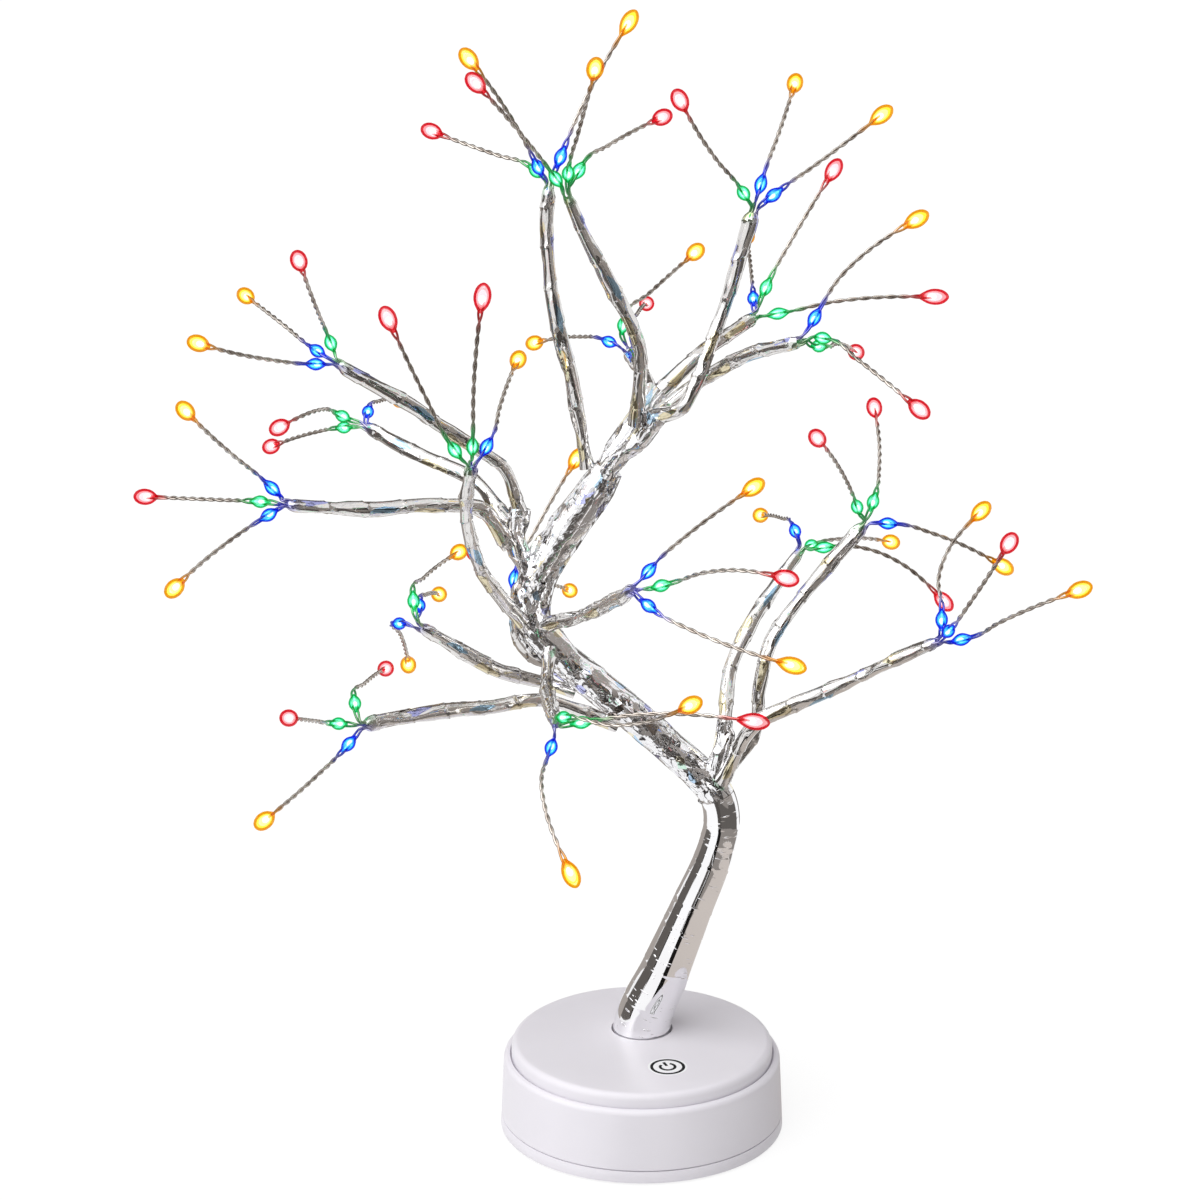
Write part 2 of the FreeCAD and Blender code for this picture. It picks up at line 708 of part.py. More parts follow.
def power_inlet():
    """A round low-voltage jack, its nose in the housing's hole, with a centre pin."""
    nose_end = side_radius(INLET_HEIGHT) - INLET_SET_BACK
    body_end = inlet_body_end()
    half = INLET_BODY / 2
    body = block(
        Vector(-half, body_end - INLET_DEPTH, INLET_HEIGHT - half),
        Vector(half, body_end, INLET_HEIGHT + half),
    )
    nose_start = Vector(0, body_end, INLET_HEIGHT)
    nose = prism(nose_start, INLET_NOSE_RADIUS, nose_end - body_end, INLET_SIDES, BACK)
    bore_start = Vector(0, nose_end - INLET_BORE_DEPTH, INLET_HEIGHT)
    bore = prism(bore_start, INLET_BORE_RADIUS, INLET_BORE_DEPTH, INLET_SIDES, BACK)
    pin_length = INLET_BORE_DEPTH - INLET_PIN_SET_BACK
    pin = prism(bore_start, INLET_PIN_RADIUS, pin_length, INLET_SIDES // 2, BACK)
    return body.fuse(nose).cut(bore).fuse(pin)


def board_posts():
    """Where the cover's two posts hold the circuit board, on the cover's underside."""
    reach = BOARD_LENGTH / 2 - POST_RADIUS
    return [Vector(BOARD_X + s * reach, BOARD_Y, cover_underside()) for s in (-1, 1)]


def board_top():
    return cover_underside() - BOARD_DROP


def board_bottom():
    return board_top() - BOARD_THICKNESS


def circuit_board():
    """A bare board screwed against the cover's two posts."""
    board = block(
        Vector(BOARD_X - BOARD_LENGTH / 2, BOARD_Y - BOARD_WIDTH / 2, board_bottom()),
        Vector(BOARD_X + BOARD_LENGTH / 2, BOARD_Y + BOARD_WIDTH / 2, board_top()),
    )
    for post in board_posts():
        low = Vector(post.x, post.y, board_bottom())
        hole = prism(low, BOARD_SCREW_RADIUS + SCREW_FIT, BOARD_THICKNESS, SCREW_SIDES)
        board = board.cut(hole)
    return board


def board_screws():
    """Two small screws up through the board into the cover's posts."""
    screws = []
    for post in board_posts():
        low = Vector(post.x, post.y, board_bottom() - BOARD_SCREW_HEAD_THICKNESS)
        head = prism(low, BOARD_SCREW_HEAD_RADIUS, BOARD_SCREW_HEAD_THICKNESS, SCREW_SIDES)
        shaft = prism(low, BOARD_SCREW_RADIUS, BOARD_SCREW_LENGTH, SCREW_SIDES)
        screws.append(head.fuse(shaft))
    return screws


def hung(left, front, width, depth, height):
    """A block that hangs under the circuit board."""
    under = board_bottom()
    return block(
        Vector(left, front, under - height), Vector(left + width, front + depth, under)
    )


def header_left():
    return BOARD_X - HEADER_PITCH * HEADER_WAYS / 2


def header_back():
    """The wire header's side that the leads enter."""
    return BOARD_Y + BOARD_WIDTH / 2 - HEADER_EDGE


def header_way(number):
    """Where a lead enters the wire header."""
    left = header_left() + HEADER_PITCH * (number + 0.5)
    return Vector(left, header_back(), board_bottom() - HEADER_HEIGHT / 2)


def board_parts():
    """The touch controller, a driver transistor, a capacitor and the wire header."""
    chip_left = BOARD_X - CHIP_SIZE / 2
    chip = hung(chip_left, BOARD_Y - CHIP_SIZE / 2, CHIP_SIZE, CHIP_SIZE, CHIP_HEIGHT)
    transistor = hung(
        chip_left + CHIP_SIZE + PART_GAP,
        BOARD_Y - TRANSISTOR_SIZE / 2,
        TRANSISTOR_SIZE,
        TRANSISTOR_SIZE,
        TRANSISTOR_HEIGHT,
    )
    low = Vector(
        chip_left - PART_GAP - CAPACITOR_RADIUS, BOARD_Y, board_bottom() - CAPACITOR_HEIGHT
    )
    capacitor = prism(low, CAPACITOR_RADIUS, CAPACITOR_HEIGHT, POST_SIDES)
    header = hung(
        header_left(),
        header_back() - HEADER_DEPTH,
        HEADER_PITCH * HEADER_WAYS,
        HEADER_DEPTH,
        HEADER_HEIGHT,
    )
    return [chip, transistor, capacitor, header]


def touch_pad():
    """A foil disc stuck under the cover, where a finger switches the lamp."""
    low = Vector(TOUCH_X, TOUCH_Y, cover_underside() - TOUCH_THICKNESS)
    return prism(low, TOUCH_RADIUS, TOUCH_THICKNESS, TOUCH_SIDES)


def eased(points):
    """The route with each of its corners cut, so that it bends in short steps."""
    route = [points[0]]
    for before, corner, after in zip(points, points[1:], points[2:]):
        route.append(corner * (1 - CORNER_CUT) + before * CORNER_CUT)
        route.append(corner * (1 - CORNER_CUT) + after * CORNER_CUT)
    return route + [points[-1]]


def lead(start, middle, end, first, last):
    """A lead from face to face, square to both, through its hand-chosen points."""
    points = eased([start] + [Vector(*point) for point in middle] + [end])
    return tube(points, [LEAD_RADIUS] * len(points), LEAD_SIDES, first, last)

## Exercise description
Return exactly the opening lines of the listing above, ending with the line that has "return body.fuse(nose).cut(bore).fuse(pin)".

## Reply to the task
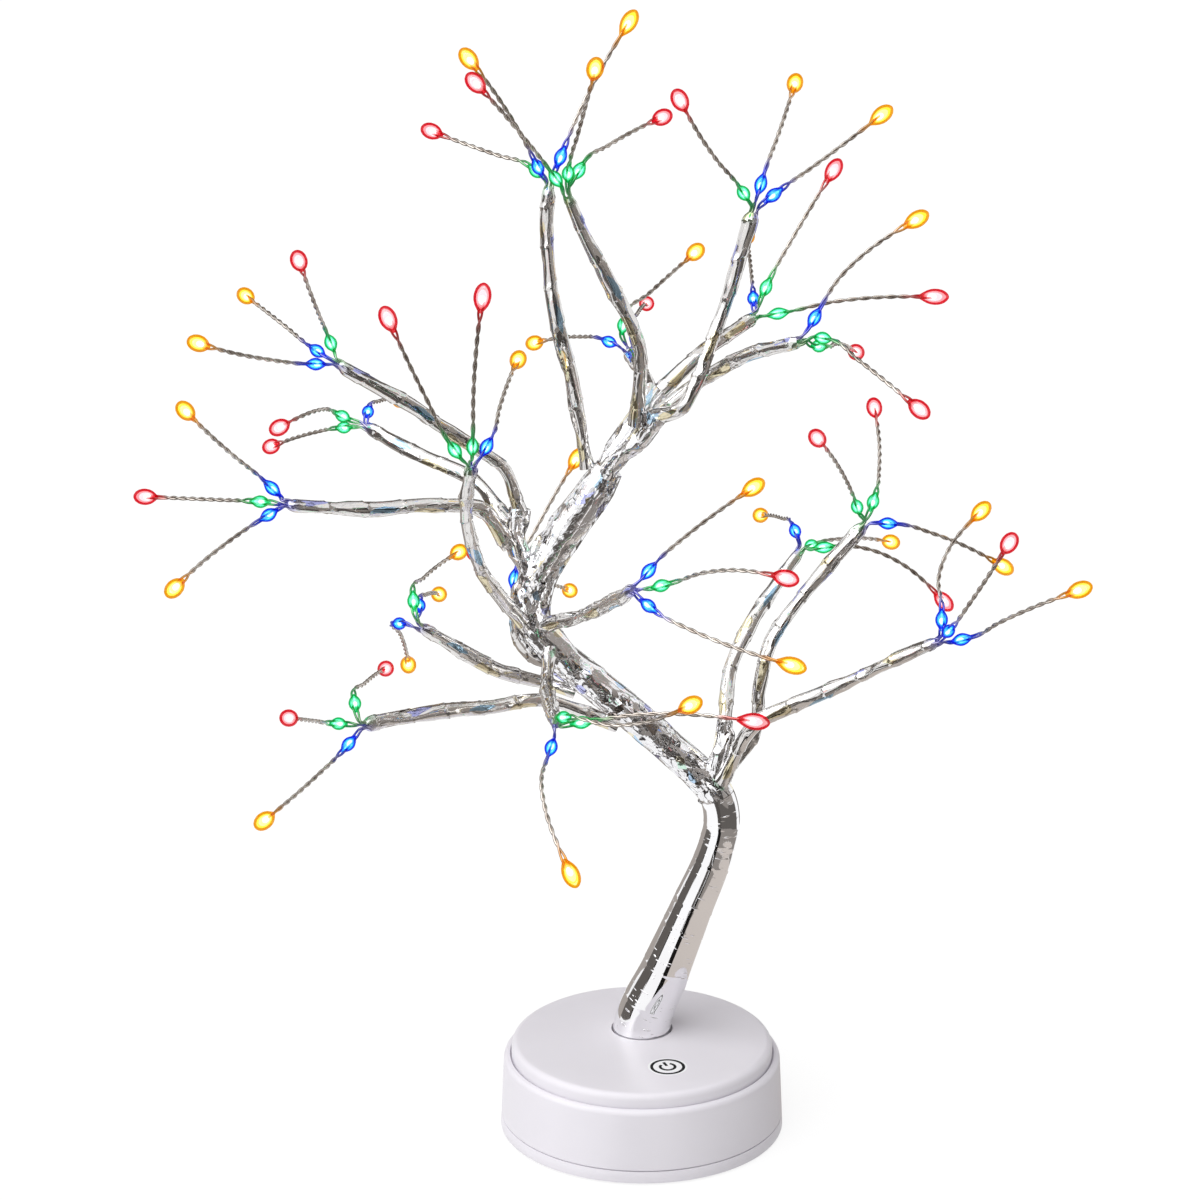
Write part 2 of the FreeCAD and Blender code for this picture. It picks up at line 708 of part.py. More parts follow.
def power_inlet():
    """A round low-voltage jack, its nose in the housing's hole, with a centre pin."""
    nose_end = side_radius(INLET_HEIGHT) - INLET_SET_BACK
    body_end = inlet_body_end()
    half = INLET_BODY / 2
    body = block(
        Vector(-half, body_end - INLET_DEPTH, INLET_HEIGHT - half),
        Vector(half, body_end, INLET_HEIGHT + half),
    )
    nose_start = Vector(0, body_end, INLET_HEIGHT)
    nose = prism(nose_start, INLET_NOSE_RADIUS, nose_end - body_end, INLET_SIDES, BACK)
    bore_start = Vector(0, nose_end - INLET_BORE_DEPTH, INLET_HEIGHT)
    bore = prism(bore_start, INLET_BORE_RADIUS, INLET_BORE_DEPTH, INLET_SIDES, BACK)
    pin_length = INLET_BORE_DEPTH - INLET_PIN_SET_BACK
    pin = prism(bore_start, INLET_PIN_RADIUS, pin_length, INLET_SIDES // 2, BACK)
    return body.fuse(nose).cut(bore).fuse(pin)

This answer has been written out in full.